───── Information supplied
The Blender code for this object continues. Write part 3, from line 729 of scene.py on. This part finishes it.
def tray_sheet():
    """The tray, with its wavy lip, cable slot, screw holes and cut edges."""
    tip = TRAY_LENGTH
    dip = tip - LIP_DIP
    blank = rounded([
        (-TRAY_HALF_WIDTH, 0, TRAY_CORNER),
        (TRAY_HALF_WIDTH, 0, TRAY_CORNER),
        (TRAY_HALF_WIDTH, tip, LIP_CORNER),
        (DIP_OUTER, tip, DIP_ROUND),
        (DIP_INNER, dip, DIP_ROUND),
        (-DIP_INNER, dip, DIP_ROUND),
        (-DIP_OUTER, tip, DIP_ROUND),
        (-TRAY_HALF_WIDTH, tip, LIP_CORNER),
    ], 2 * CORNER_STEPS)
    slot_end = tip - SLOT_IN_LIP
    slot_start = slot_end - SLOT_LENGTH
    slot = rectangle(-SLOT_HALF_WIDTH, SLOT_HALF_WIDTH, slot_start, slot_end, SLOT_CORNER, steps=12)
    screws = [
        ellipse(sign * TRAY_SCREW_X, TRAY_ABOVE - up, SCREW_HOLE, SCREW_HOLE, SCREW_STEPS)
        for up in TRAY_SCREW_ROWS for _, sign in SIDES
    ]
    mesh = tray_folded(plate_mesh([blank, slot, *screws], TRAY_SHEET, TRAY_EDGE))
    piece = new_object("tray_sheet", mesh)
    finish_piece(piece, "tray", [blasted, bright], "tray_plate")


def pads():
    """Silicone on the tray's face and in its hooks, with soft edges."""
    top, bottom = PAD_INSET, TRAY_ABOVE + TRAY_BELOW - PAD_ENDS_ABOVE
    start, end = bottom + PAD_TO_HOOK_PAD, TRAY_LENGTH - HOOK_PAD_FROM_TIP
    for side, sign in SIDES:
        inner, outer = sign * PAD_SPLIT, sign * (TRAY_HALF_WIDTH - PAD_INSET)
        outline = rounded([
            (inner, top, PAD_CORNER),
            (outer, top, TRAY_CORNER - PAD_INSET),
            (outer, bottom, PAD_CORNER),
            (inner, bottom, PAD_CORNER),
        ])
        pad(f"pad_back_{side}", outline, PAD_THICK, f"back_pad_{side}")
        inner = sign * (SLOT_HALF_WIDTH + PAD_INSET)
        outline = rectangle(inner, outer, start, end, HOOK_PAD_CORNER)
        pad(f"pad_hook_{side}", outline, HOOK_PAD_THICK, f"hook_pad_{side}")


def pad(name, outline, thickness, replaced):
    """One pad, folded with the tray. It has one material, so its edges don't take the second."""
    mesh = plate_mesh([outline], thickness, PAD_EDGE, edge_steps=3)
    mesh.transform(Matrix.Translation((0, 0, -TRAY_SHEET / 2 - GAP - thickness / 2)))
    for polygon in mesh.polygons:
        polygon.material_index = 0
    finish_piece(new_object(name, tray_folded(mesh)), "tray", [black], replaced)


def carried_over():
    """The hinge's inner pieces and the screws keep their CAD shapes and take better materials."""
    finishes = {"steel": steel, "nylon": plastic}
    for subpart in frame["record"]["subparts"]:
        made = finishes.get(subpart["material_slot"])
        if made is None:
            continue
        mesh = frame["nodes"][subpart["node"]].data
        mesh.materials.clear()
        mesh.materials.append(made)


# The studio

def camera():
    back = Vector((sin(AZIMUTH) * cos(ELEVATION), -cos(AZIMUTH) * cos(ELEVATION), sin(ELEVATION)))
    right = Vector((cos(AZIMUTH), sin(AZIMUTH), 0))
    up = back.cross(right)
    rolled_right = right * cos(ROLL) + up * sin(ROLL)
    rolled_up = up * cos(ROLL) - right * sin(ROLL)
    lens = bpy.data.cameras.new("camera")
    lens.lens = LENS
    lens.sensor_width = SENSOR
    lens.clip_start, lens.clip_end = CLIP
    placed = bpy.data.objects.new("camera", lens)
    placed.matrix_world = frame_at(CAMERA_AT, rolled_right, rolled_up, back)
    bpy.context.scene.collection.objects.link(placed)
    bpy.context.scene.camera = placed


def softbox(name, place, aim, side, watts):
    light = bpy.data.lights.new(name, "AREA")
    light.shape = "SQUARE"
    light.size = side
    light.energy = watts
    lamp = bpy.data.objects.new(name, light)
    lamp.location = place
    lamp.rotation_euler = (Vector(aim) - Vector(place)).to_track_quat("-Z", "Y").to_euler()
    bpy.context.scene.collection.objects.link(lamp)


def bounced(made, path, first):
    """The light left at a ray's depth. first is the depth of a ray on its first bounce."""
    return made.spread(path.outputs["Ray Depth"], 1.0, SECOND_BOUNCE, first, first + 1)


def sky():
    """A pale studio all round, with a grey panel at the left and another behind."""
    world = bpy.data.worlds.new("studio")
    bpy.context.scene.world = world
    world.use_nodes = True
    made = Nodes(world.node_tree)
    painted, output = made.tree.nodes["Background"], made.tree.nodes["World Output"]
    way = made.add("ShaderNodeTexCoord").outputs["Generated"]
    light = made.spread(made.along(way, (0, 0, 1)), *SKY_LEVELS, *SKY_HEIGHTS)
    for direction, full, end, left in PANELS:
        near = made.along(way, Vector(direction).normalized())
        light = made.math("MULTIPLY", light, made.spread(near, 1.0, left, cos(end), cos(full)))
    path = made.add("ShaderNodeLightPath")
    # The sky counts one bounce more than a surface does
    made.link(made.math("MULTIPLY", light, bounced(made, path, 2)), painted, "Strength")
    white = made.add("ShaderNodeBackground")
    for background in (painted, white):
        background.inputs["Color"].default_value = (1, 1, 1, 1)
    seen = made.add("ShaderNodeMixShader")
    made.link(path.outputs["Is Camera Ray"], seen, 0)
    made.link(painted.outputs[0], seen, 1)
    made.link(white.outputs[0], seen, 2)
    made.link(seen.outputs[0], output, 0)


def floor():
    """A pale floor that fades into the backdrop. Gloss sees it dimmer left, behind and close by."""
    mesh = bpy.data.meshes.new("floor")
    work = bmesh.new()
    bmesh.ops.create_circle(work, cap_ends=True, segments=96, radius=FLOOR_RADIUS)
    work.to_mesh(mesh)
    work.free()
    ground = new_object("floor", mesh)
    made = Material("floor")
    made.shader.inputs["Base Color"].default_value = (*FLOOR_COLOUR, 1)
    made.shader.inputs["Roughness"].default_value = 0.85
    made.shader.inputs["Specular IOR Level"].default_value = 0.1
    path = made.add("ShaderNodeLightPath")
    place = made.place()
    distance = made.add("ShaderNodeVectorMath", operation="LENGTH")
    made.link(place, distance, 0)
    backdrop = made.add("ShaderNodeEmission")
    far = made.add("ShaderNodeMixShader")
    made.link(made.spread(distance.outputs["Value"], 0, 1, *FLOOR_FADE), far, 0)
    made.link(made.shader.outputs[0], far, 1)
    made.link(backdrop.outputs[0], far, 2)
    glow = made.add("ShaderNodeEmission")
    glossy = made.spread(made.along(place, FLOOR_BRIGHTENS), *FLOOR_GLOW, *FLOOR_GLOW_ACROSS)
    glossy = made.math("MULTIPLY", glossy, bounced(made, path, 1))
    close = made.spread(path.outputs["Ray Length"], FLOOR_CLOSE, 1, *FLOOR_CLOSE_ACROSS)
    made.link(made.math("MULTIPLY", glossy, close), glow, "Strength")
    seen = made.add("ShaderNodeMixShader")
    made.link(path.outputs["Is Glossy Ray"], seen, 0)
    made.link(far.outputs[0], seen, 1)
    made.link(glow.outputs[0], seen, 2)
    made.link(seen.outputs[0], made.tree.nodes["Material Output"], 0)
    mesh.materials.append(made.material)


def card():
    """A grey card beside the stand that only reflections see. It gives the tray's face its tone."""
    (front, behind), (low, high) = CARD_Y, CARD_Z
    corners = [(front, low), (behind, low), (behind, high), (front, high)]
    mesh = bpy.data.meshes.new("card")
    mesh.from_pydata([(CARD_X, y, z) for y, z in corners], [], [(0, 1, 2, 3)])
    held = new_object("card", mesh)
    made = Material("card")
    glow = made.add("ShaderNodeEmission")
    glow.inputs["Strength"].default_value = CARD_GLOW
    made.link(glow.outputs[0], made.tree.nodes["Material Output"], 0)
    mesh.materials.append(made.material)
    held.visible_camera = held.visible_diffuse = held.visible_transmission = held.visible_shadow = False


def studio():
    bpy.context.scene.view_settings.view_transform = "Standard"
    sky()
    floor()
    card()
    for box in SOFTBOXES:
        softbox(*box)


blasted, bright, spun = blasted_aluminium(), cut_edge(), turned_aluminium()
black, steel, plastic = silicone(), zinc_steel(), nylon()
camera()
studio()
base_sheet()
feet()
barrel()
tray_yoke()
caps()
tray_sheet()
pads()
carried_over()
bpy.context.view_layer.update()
──────────
───── Information supplied
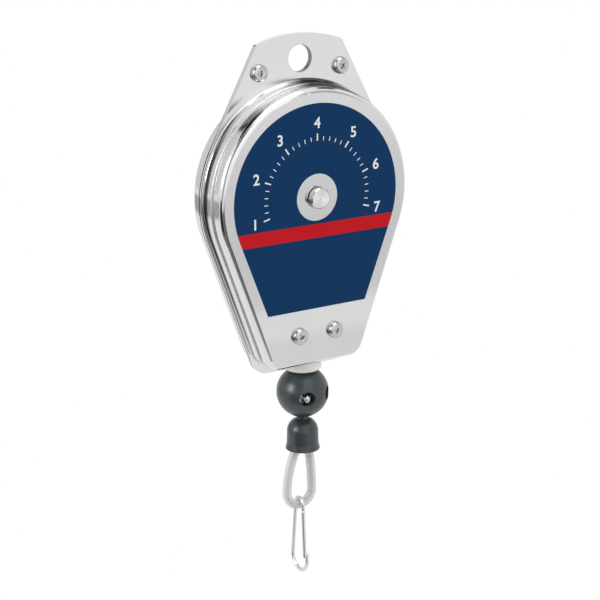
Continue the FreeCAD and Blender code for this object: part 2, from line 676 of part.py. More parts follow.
──────────
Direction –
In the entries above, locate every line with the word "code" and copy it.

Exercise response –
The Blender code for this object continues. Write part 3, from line 729 of scene.py on. This part finishes it.
Continue the FreeCAD and Blender code for this object: part 2, from line 676 of part.py. More parts follow.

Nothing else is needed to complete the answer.